New and disturbing statistics just released for the first six months of 2012 will do nothing to ease those fears.
According to a Governors Highway Safety Association report, traffic deaths among 16- and 17-year-old drivers increased more sharply in Indiana than in any other state during the first half of 2012. The recently released report indicate both Indiana and Tennessee recorded 16 teen driver deaths, part of an overall increase nationwide. Indiana showed the greatest jump - from three to 16 - during the same time period from the previous year.
Such statistics do fluctuate, and it's impossible to attribute a direct cause to this year-over-year increase. But it must be taken seriously.
Capt. Dave Bursten of the Indiana State Police recently told the Indianapolis Star that the usual culprit of texting and driving is something to consider. But he told the Star in an article published last week that many factors contribute to teen driving deaths.

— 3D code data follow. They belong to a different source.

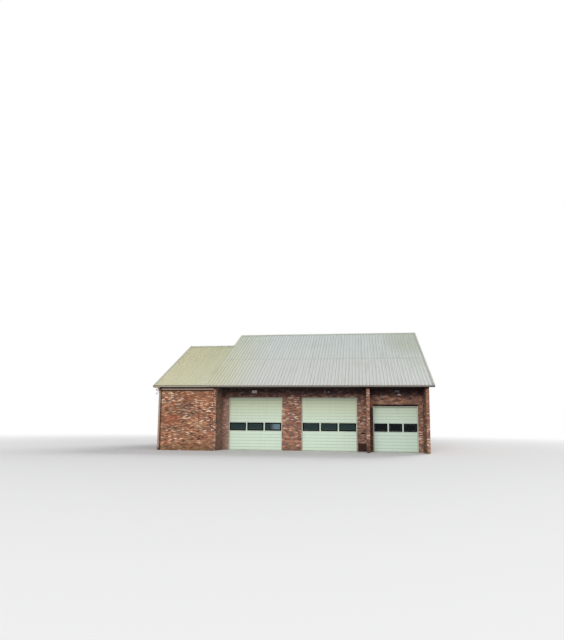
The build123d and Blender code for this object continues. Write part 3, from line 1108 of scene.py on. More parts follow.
@dataclass(frozen=True)
class Marks:
    """Where the building is sooty, damp or stained, and where shade, shadow and light are painted on it.

    A mark reaches a little before and behind the face that it is on, and some run past its ends.
    """

    plan: Plan
    under: float = -1.0
    over: float = 5.0
    before: float = 0.06
    behind: float = 0.02
    behind_doors: float = 0.16
    past_corner: float = 0.03
    past_end: float = 0.1
    film_and_shade_from: float = 0.35
    film_and_shade_behind: float = 0.15
    beside_downspout: float = 0.2
    downspout_edge: float = 0.018
    pane_width: float = 0.67

    @property
    def tall(self) -> Span:
        """From below the ground to above the walls."""
        return self.under, self.over

    @property
    def front(self) -> Span:
        """The depth of the front faces of the wing and of the fins."""
        return self.plan.front - self.before, self.plan.front + self.behind

    @property
    def doors(self) -> Span:
        """The depth of the wall at the back of the porch, and of what is fixed there."""
        return self.plan.door_face - self.before, self.plan.door_face + self.behind_doors

    def past(self, left: float, right: float) -> Span:
        """A stretch that runs past both of its ends."""
        return left - self.past_end, right + self.past_end

    def wing(self, start: float, end: float) -> Span:
        """A stretch of the wing's front wall, in shares of its length."""
        length = self.plan.main_outside - self.plan.wing_outside
        return self.plan.wing_outside + length * start, self.plan.wing_outside + length * end

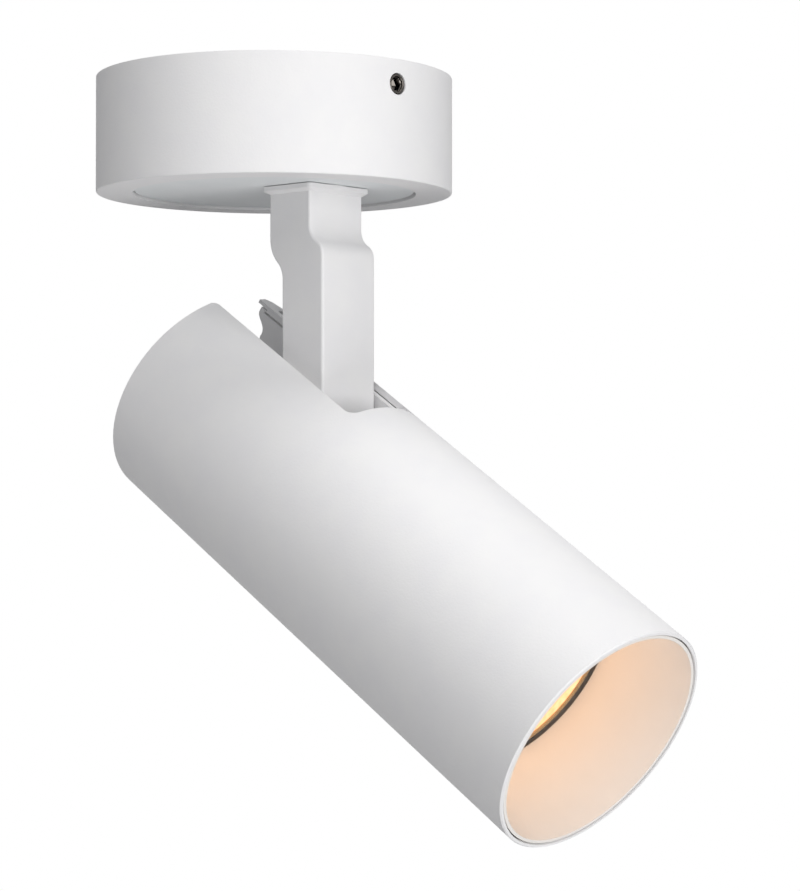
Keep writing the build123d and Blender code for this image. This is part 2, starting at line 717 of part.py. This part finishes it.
def make_lamp_housing():
    """The reflector lamp's finned body: a cone with a rim for the lens and a stub for its contacts."""
    z = lamp_face
    r = lamp_diameter / 2
    end = z + lamp_length
    board_r = board_diameter / 2
    body = turned([(lens_diameter / 2, z), (r - 0.6, z), (r, z + 0.8), (r, z + 3.4), (r - 1.2, z + 4.2),
                   (r * 0.86, z + 16), (r * 0.66, z + 31), (r * 0.56, z + 36), (r * 0.54, end),
                   (0, end), (0, end - 14), (r * 0.40, end - 14), (r * 0.50, z + 30),
                   (board_r - 4, board_seat), (board_r + 0.1, board_seat), (board_r + 0.3, z + 8),
                   (lens_diameter / 2 - 1, lens_seat), (lens_diameter / 2, lens_seat)])
    for i in range(24):
        fin = box(r * 0.78, r + 2, -0.75, 0.75, z + 7, z + 29)
        body -= Rot(0, 0, 15 * i) * fin
    return body


def make_lamp_lens():
    z = lamp_face
    r = lens_diameter / 2 - 0.1
    return turned([(0, z + 0.05), (r * 0.6, z + 0.15), (r, z + lens_recess), (r, lens_seat), (0, lens_seat)])


def make_led_board():
    z = board_seat - board_thickness
    body = rod(board_diameter / 2, z, board_seat)
    for i in range(3):
        body += Rot(0, 0, 120 * i) * box(5.9, 9.1, -1.6, 1.6, z - 0.8, z)
    return body


def make_lamp_contacts():
    z0 = lamp_face + lamp_length
    z2 = z0 + contact_length
    z1 = z2 - 2.0
    return [rod(contact_neck / 2, z0, z1, x) + rod(contact_head / 2, z1, z2, x)
            for x in (-contact_spacing / 2, contact_spacing / 2)]


def make_head_lead():
    """The head's length of the lead, from the lamp holder to the mouth of the arm."""
    z0 = holder_back - 2.5
    z1 = pivot_from_mouth - arm_end_r - 1.6
    points = [(0, 0, z0), (0, 0, plate_back + 3.4), (0, -pivot_offset, plate_back + 3.4),
              (0, -pivot_offset, z1)]
    return cores(points, [2.4, 2.4])


def make_rear_cap():
    """The plate that closes the head's rear end below the channel."""
    z0, z1 = bracket_rear, bracket_rear + rear_cap_thickness
    body = rod(head_in - 0.2, z0, z1)
    body &= box(-head_r, head_r, -web_top + web_thickness + 0.2, head_r, z0, z1)
    for y in cap_screws_at:
        body -= rod(small_screw_r + 0.1, z0 - 1, z1 + 1, 0, y)
    return body


def make_rear_cap_screws():
    one = screw(small_screw_head, 1.3, 2 * small_screw_r, cap_screw_length)
    return [Pos(0, y, bracket_rear + rear_cap_thickness) * one for y in cap_screws_at]


# ---- baffle -----------------------------------------------------------------------------------------
def make_baffle():
    z0 = baffle_set_back
    return turned([(rim_in, z0), (rim_out - 0.15, z0), (rim_out, z0 + 0.15), (rim_out, rim_back),
                   (neck_r, rim_back), (baffle_throat + baffle_wall, baffle_depth),
                   (baffle_throat, baffle_depth)])


def make_baffle_springs():
    """Three bowed leaves on the cone, whose backs press on the tube."""
    z0, z1 = baffle_depth * 0.32, baffle_depth * 0.8
    r0, r1 = cone_radius(z0) + 0.15, cone_radius(z1) + 0.15
    back = head_in - 0.1 - leaf_thickness
    middle = (z0 + z1) / 2
    outline = [(r0, z0), (back, middle), (r1, z1), (r1 + leaf_thickness, z1),
               (back + leaf_thickness, middle), (r0 + leaf_thickness, z0)]
    leaf = turned(outline) & box(0, head_r, -leaf_width / 2, leaf_width / 2, 0, baffle_depth)
    return [Rot(0, 0, 120 * i + 30) * leaf for i in range(3)]


def cone_radius(z):
    """The outer radius of the baffle's cone at height z."""
    share = (z - rim_back) / (baffle_depth - rim_back)
    return neck_r + (baffle_throat + baffle_wall - neck_r) * share


# ---- writing ----------------------------------------------------------------------------------------
def solids_of(shape):
    if isinstance(shape, (list, tuple)):
        return [s for item in shape for s in solids_of(item)]
    return list(shape.solids())


def save(name, shape):
    found = solids_of(shape)
    made = found[0] if len(found) == 1 else Compound(children=found)
    export_step(made, f"parts/{name}.step")


os.makedirs("parts", exist_ok=True)

save("ceiling_bracket", make_bracket())
save("canopy", make_canopy())
save("grub_screws", make_grub_screws())
save("terminal_block", make_terminal_block())
save("terminal_screws", make_terminal_screws())
save("block_screws", make_block_screws())
save("earth_screw", make_earth_screw())
save("cord_clamp", make_cord_clamp())
save("clamp_screws", make_clamp_screws())
save("glide_ring", make_glide_ring())
save("friction_ring", make_friction_ring())
save("retaining_ring", make_retaining_ring())
save("ring_screws", make_ring_screws())
save("canopy_lead", make_canopy_lead())

save("turntable", make_turntable())
save("stop_pin", make_stop_pin())
save("arm", make_arm())
save("spigot_nut", make_spigot_nut())
save("spigot_washer", make_spigot_washer())
save("arm_lead", make_arm_lead())
save("hinge_pin", make_hinge_pin())
save("hinge_washers", make_hinge_washers())
save("hinge_spring_washer", make_hinge_spring_washer())
save("hinge_nut", make_hinge_nut())

save("head_tube", place(make_head_tube()))
save("hinge_bracket", place(make_hinge_bracket()))
save("saddle_screws", place(make_saddle_screws()))
save("holder_plate", place(make_holder_plate()))
save("plate_screws", place(make_plate_screws()))
save("lamp_holder", place(make_lamp_holder()))
save("holder_screws", place(make_holder_screws()))
save("lamp_housing", place(make_lamp_housing()))
save("lamp_lens", place(make_lamp_lens()))
save("led_board", place(make_led_board()))
save("lamp_contacts", place(make_lamp_contacts()))
save("head_lead", place(make_head_lead()))
save("rear_cap", place(make_rear_cap()))
save("rear_cap_screws", place(make_rear_cap_screws()))

save("baffle", place(make_baffle()))
save("baffle_springs", place(make_baffle_springs()))
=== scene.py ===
import json
import math

import bpy
import numpy as np
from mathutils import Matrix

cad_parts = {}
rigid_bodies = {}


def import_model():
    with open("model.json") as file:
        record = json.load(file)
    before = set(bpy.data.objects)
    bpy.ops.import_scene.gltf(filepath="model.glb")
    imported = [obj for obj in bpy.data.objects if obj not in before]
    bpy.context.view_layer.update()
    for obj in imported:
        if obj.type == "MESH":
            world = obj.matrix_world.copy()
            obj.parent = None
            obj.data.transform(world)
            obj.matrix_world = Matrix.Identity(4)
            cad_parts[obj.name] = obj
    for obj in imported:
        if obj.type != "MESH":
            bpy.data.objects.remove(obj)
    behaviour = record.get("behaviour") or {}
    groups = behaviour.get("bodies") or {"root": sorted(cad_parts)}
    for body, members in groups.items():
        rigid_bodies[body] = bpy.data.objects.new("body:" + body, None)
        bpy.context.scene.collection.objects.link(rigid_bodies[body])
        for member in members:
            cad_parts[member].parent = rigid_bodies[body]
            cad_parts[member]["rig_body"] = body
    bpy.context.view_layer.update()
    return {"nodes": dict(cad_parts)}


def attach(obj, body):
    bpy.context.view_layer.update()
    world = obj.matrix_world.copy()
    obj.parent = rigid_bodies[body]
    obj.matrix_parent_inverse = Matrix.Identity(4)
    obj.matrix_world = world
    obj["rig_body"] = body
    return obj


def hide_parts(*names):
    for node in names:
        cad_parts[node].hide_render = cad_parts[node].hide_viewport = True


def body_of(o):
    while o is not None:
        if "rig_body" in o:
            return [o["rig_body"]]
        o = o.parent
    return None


# A surface-mounted ceiling spotlight in white powder coat, its lamp lit, in metres.
# +Z is up to the ceiling, and the head points forward and down along -Y.

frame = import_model()
nodes = frame["nodes"]
MM = 0.001


# ---- camera: the photograph's own, fitted to the canopy and the head -------------------------------
PHOTO_WIDTH = 800
FOCAL_PIXELS = 2562.8
SENSOR_MM = 36.0
CAMERA_PLACE = (-0.46265, -0.45526, -0.10453)
CAMERA_TURN = math.radians(48.27)      # from +Y towards +X
CAMERA_RISE = math.radians(1.054)      # above the horizon


def add_camera():
    lens = bpy.data.cameras.new("camera")
    lens.sensor_fit = "HORIZONTAL"
    lens.sensor_width = SENSOR_MM
    lens.lens = FOCAL_PIXELS / PHOTO_WIDTH * SENSOR_MM
    lens.clip_start = 0.01
    camera = bpy.data.objects.new("camera", lens)
    camera.location = CAMERA_PLACE
    camera.rotation_euler = (math.pi / 2 + CAMERA_RISE, 0, -CAMERA_TURN)
    bpy.context.scene.collection.objects.link(camera)
    bpy.context.scene.camera = camera


# ---- materials ---------------------------------------------------------------------------------------
def linear(code):
    """An sRGB hex colour such as "F2F1EE" as linear RGBA."""
    part = np.array([int(code[i:i + 2], 16) for i in (0, 2, 4)]) / 255
    low, high = part / 12.92, ((part + 0.055) / 1.055) ** 2.4
    return (*np.where(part <= 0.04045, low, high), 1.0)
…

"We have inexperience in driving," Bursten said in reference to teen drivers. "And anything that divides attention plays a role - anything from a person talking to a driver in the car to a person talking on the phone or operating an MP3 or iPod - or texting while they're driving."
Bursten said the mental approach to driving by a teen can also lead to problems. They sometimes think they're invincible, that nothing bad can happen to them. That can lead to teen drivers making bad judgments.
"The reality is bad things happen to good people and bad people and oftentimes it's based upon choices that are made or not made," he told the Star.
So, how do we teach, then reinforce, good driving behavior, which includes making good decisions?
"It starts with parents taking time to talk to children about the responsibility of driving," Bursten said. "It's sending children to drivers education before they get their license. It involves the constant reinforcement of the message of good driving behavior. You can't just talk about it once and check it off."
A steady, positive approach is best. It takes time and energy. While teens will get tired of hearing about it, we can't let up. Police can't do it alone. Schools and teachers can't do it alone. Even parents can't do it alone. It takes a combined, sustained effort.